The annual ongoing charge for this ETF is 0.55%. This is the midpoint of the 0.50%-0.60% range for ETFs offering exposure to the local-currency emerging-markets government-bond market. Additional costs potentially borne by investors and not included in the ongoing charge include bid/offer spreads and brokerage fees when buy/sell orders are placed for ETF shares. There are also rebalancing costs whenever the index changes composition.


There are several ETFs providing exposure to local-currency-denominated emerging-markets bonds. However, they all track different benchmarks, and this results in varying levels of coverage of the underlying market.

The most popular alternative to this SPDR ETF, in terms of assets under management, is iShares Emerging Markets Local Government Bond UCITS ETF (physical; ongoing charge 0.50%). It tracks the “core” subset of the Barclays emerging-markets local-currency government benchmark. This “core” index measures the performance of the 15 emerging-markets issuers considered as having the most accessible local-currency government-bond markets. Originally, the “core” index was more restrictive in terms of country coverage, but through the years we have seen it evolve towards the “liquid” version tracked by SPDR.

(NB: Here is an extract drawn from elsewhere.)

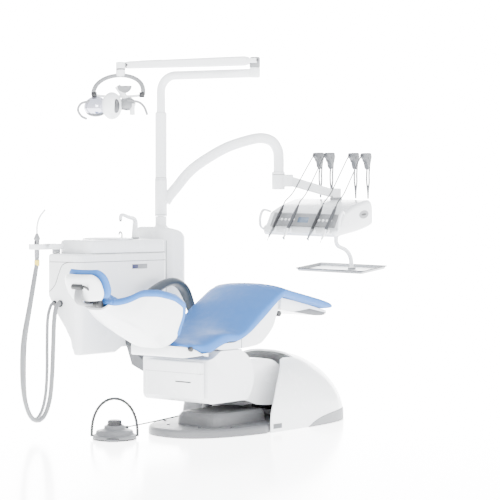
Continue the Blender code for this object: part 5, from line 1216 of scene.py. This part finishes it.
def lamp_head(centre):
    """Capsule in the middle, a reflector wing on either side, and the brackets and handles around them."""
    tilt = Matrix.Translation(centre) @ Matrix.Rotation(math.radians(18), 4, VIEW_RIGHT) @ \
        Matrix.Translation(-centre)
    down = Vector((0, 0, -1))
    capsule = centre - VIEW_RIGHT * 0.032 + down * 0.046 - VIEW_AWAY * 0.020
    piece("lamp_capsule", ellipsoid(capsule, 0.056, 0.058, 0.074), "white_gloss", "lamp", replaces=("lamp_body",))
    drop = capsule + VIEW_RIGHT * 0.027 - VIEW_AWAY * 0.044 + down * 0.004
    piece("lamp_capsule_window", ellipsoid(drop, 0.018, 0.012, 0.038), "dark_steel", "lamp")
    for name, sign, drop_by in (("left", -1, 0.052), ("right", 1, 0.036)):
        wing = centre + VIEW_RIGHT * (-0.122 if sign < 0 else 0.048) + down * drop_by
        size = (0.066, 0.075, 0.056) if sign < 0 else (0.046, 0.062, 0.036)
        outer = ellipsoid(wing, *size, opening=math.pi * 0.62)
        shell = piece("lamp_wing_" + name, moved(outer, tilt), "reflector" if sign < 0 else "light_grey", "lamp")
        cut(shell, moved(ellipsoid(wing + down * 0.004, *(a - 0.003 for a in size)), tilt))
        lens = ellipsoid(wing + down * size[2] * 0.42, size[0] - 0.010, size[1] - 0.012, size[2] * 0.50)
        piece("lamp_lens_" + name, moved(lens, tilt), "grey_plastic", "lamp",
              replaces=("lamp_glass",) if sign < 0 else ())
    gear = centre + VIEW_RIGHT * 0.034 + Vector((0, 0, 0.064))
    half = [(0.040 * math.cos(t), -0.040 * math.sin(t)) for t in (math.pi * k / 24 for k in range(25))]
    disc = [[in_view(gear, u, w) + VIEW_AWAY * depth for u, w in half]
            for depth in (-0.012, 0.012)]
    piece("lamp_gearbox", loft(disc), "light_grey", "lamp_yoke", bevel=0.003)
    strut = [in_view(centre, u, w) for u, w in ((-0.004, 0.062), (0.018, 0.030), (0.040, -0.008))]
    band = ellipse(0.017, 0.012, 24)
    piece("lamp_strut", sweep(smooth_curve(strut, 8), lambda i, n: band, up=VIEW_AWAY), "white_gloss", "lamp")
    corners = ((-0.030, 0.022), (0.066, -0.062), (0.018, -0.068))
    plate = [[in_view(centre, u, w) + VIEW_AWAY * depth for u, w in corners]
             for depth in (0.006, 0.012)]
    piece("lamp_side_plate", loft(plate), "dark_steel", "lamp", bevel=0.002)
    crossbar = [in_view(centre, u, w)
                for u, w in ((-0.130, 0.012), (-0.060, 0.006), (0.060, 0.006), (0.130, 0.012))]
    piece("lamp_crossbar", tube(smooth_curve(crossbar, 6), 0.0070, 24, up=(0, 0, 1)), "white_gloss", "lamp")
    left = [(-0.150, -0.022), (-0.196, -0.034), (-0.214, -0.068), (-0.196, -0.102), (-0.166, -0.118)]
    right = [(0.050, -0.018), (0.110, -0.026), (0.142, -0.052), (0.160, -0.096)]
    for name, route in (("left", left), ("right", right)):
        path = [in_view(centre, u, w) - VIEW_AWAY * 0.030 for u, w in route]
        piece("lamp_handle_" + name, tube(smooth_curve(path, 8), 0.0066, 24, up=VIEW_AWAY), "light_grey", "lamp")
    stub = centre + VIEW_RIGHT * 0.078 - VIEW_AWAY * 0.020
    piece("lamp_adjuster", rod(stub + Vector((0, 0, -0.034)), stub + Vector((0, 0, -0.096)), 0.014, 36, 0.003),
          "white_gloss", "lamp")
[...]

Investors can also consider ETFs that track fundamentally weighted benchmarks. PIMCO Emerging Markets Advantage Local Currency Bond Source ETF (physical; 0.60%) and ETFS Lombard Odier IM Emerging Market Local Government Bond Fundamental ETF (physical; 0.57%) track indexes that apply macro filters in a bid to give overweightings to the emerging-markets countries deemed best-placed to pay back their debts. In addition, by means of nondeliverable currency forwards, these ETFs offer exposure to China and India, which are not part of the standard emerging-markets local-currency indexes.